Only Mary does. She keeps thinking about what the shepherds had said and what the angel had said. She remembers what Gabriel had told her about how her son would be God’s son, ruling on David’s throne over the house of Jacob. She remembers that Elizabeth called her “mother of my Lord.” She herself had sung about how the Lord would overthrow Israel’s enemies and fulfil His promises. And now that fulfilment is starting. Mary is amazed, but she goes further. She treasures the shepherds’ words in her heart. Her response is a response of faith.

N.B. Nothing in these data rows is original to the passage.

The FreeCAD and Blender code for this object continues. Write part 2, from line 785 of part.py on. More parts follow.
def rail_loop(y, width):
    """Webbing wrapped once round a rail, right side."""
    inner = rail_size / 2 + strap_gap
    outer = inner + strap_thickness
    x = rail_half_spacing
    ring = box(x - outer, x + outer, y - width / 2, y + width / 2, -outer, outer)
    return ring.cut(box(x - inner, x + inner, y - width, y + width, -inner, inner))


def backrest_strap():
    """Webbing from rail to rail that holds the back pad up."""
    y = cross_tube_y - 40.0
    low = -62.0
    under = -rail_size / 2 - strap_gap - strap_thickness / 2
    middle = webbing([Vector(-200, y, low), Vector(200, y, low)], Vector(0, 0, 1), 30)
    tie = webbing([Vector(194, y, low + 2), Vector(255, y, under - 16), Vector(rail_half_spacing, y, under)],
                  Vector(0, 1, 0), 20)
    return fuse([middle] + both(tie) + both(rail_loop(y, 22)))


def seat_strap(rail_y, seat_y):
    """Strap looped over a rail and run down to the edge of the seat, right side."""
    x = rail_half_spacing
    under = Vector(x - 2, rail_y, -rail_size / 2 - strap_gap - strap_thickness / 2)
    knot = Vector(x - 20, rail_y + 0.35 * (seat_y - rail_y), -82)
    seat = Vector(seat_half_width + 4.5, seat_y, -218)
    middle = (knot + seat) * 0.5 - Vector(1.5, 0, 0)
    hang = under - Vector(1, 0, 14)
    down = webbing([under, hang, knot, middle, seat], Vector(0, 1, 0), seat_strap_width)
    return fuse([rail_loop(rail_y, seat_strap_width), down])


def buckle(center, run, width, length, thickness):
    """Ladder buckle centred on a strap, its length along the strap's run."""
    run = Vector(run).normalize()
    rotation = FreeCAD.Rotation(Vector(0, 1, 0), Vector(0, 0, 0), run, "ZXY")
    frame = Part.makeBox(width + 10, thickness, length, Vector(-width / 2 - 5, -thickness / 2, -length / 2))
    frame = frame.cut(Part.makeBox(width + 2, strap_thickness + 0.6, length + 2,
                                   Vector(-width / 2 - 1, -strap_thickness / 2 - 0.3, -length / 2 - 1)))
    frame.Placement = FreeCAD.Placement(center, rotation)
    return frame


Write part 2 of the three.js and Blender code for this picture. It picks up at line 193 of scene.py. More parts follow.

But the shepherds go further still. They return to their flocks, “glorifying and praising God for all the things they had heard and seen, as it was told them.” Their praise is grounded on the angel’s word (“heard”) and confirmed by the angel’s sign (“seen”). Apart from that word, they wouldn’t have seen anything special — and certainly no cause for joy — in the baby lying in the manger. But the word taught them to interpret that sight correctly.
And though they don’t yet have the full salvation that baby will bring, they start to celebrate it. The victory is certain! The angels celebrated in advance, before the battle was fought, and now the shepherds join in. And that’s the goal toward which God was working all along. In spite of the opposition the world will offer, in spite of the amazement and then indifference with which many hear the story, God’s Word accomplishes its purpose. The angels spoke to move men to sing and these shepherds do.
And we do too. We don’t see our full salvation yet. There’s still opposition and persecution, war instead of peace, suffering and death. But we sing in faith, grounded on what we have heard — not just the announcement of Jesus’ birth but the better news of His life, His death, His resurrection, His ascension, His enthronement as the anointed Lord, who has won the victory and has saved us.